Los más reacios pronosticaban que, de fructificar el experimento -y nunca mejor dicho-, lagares y bodegas de la zona corrían el riesgo de enfrentarse a toda una "invasión" de variedades tintas que pusieran en entredicho los valores más tradicionales de las vides del marco Montilla-Moriles.

Pero, lejos de achantarse, el protagonista de esta historia comenzó a probar hasta veinte variedades de uva tinta y algunas de uva blanca, al objeto de poder diferenciar en su sistema de plantación factores experimentales como la calidad, la producción y la época de maduración del fruto.

Tras estudiar el comportamiento de las variedades tintas en comarcas vitivinícolas tan importantes como La Rioja, Ribera del Duero o Jerez de la Frontera, este montillano que hoy cuenta 78 años se atrevió a trasladar sus conocimientos a la tierra que lo vio nacer y, además, lo hizo diseñando un tipo de poda específico para cada una de las variedades importadas.

Pese a que su artífice estaba considerado como uno de los mayores expertos de España en poda de la vid, la experiencia siguió despertando la desconfianza del sector vitivinícola, que en plena década de los setenta no entendía que hubiera necesidad alguna de diversificar la producción hacia variedades tintas, a pesar de generar unos caldos entonces ya mucho más demandados en los mercados nacionales e internacionales.

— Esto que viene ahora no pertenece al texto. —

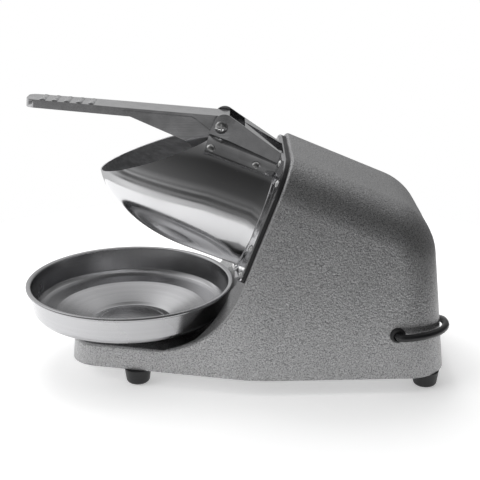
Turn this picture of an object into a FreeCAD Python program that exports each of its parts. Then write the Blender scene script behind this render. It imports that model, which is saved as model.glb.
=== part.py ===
import FreeCAD, Part
import math
import os

# Electric ice shaver with a press lever.  Millimetres, +Z up, the lever and bowl point along -X.
# The origin is on the table, under the middle of the machine's own bounding box.

# ---------------------------------------------------------------- driving sizes
# casting
FRONT_X = -156.5          # front of the tray
REAR_X = 207.5            # rear wall
FOOT_H = 15.0             # underside of the casting above the table
TRAY_TOP = 37.0
WALL = 4.0
DRAFT = 5.5               # all side walls of the casting lean in by this angle
TILT = 21.5               # the front face leans back, and the motor axis slopes, by this angle
SHAFT_X = 31.1            # where the motor axis meets the front face
SHAFT_Z = 151.9
RIDGE_B = 72.0            # height of the ridge above the motor axis
RIDGE_SLOPE = 22.5
HALF_WIDTH = 105.5        # half width at the shoulder, before it is rounded
TRAY_HALF_WIDTH = 65.5    # half width of the tray's front, before its corners are rounded
REAR_HALF_WIDTH = 97.6
SHOULDER_X = 22.5
TRAY_CORNER_R = 30.0
SHOULDER_R = 150.0
SWOOP_R = 95.0            # tray to front face
REAR_ARC_R = 62.0         # ridge to rear wall
TOP_FILLET = 40.0         # along both sides of the ridge and down the rear corners
EDGE_FILLET = 2.5

# bowl and its seat
BOWL_R = 105.0
BOWL_RIM_Z = 78.0
BOWL_WALL = 1.2
BOWL_X = -102.5
SEAT_R = 60.0             # round seat that the bowl stands in
SEAT_Z = 32.0
POCKET_GAP = 4.0          # between the bowl's rim and the pocket in the casting
POCKET_R = BOWL_R + POCKET_GAP
POCKET_HALF_WIDTH = 84.0

# hopper, front plate and gasket; a runs forwards along the motor axis, b up at right angles to it
HOPPER_R = 60.0
HOPPER_WALL = 1.5
HOPPER_STRAIGHT = 60.0    # straight part of the drum
HOPPER_NOSE = 108.0       # length of the rounded nose
HOPPER_FLANGE = 3.0
HOPPER_FLANGE_T = 1.2
MOUTH_A = 132.0           # a point on the mouth's plane
MOUTH_B = 8.0
MOUTH_SLOPE = 0.82        # how fast that plane falls towards the nose
GASKET = 4.0
PLATE = 1.5
PLATE_FACE = GASKET + PLATE
PLATE_HALF_WIDTH = 89.0   # at its lower edge
PLATE_TOP_HALF_WIDTH = 80.0
PLATE_TOP_B = 68.0
PLATE_BOTTOM_B = -49.0
PLATE_CORNER_R = 35.0
PLATE_LOBE_R = 66.0       # lower lobe round the hopper
PLATE_SCREWS = [(-44.0, 78.0), (-18.0, 75.0), (47.0, 67.0), (60.0, 44.0)]
PLATE_SCREW_R = 2.0
PLATE_SCREW_GRIP = 8.0

# bracket and pivot
PIVOT_A = 69.1
PIVOT_B = 67.8
PIVOT_R = 3.0
CHEEK = 2.0
CHEEK_GAP = 19.0          # half distance between the cheeks' inner faces at the pivot
CHEEK_GAP_REAR = 24.5     # the same at the front plate
CHEEK_BEND_A = 60.0       # where the cheeks start to spread
CHEEK_SIDE = [(46.0, PLATE_FACE), (52.0, 78.5), (83.9, 76.8), (65.9, PLATE_FACE)]
CHEEK_RADII = [0.0, 3.0, 10.0, 0.0]
FLANGE_FRONT_A = 48.4     # the inward flanges run from here back to the plate
FLANGE_GAP_FRONT = 1.0    # half gap between the two flanges at the front and at the plate
FLANGE_GAP_REAR = 21.0
TAB_LOW_B = 50.0
TAB_HIGH_B = 66.0
TAB_HALF_WIDTH = 52.0
SADDLE_ANGLE = 43.0       # each cheek's outward flange lies on the drum down to this angle from its top
SADDLE_A = 77.5
RIVETS = [(72.0, 36.5), (26.0, 36.5)]  # a, and the angle round the drum from its top
RIVET_R = 4.5
BUSH_WALL = 1.5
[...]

Ni el Consejo Regulador de la Denominación de Origen ni las instituciones agrícolas competentes supieron ver en aquellos momentos los problemas estructurales por los que atravesaba el sector. Problemas que, desgraciadamente, aún hoy se mantienen.

Pero la aventura no terminaría ahí. Tras haber asesorado a firmas bodegueras tan reconocidas como Domecq, Garvey o González Byass en Jerez de la Frontera, este contumaz innovador se propuso elaborar en Montilla un vino multivarietal obtenido de las diferentes uvas tintas plantadas a lo largo de toda la experiencia.

La producción de este caldo genuino y singular se llevó a cabo en el lagar montillano de Las Capotas y tuvo como resultado la elaboración de un vino de "excelente calidad", tal y como subrayaron varias publicaciones especializadas de la época.

Fue el filósofo cordobés Lucio Anneo Séneca el que dijo que “el tiempo descubre la verdad”. Y, en este caso, la experiencia no pudo ser más satisfactoria, como terminaron demostrando los hechos. Hoy día, nadie duda de la necesidad de diversificar la producción en un marco como el de Montilla-Moriles que, solamente este año, ha recolectado nada menos que 8,5 millones de kilos de uva tinta, amparada bajo el indicativo de Vinos de la Tierra de Córdoba.

Ahora, casi cuatro décadas después de aquel hito, es momento de hacer justicia. Más que nada porque, con más frecuencia de la recomendable, algunos prohombres bastante proclives a salir en las fotos se atribuyen méritos ajenos con una habilidad pasmosa. Y resulta injusto.

Así que, por todo ello, y por otras muchas cosas más que prefiero reservarme, escribo hoy estas líneas que, espero, reciban ustedes con el mismo cariño que yo las envío. Por cierto, este paisano nuestro, que ni ha recibido homenajes ni falta que le hacen, se llama Francisco Bellido Herrador. Y es mi padre.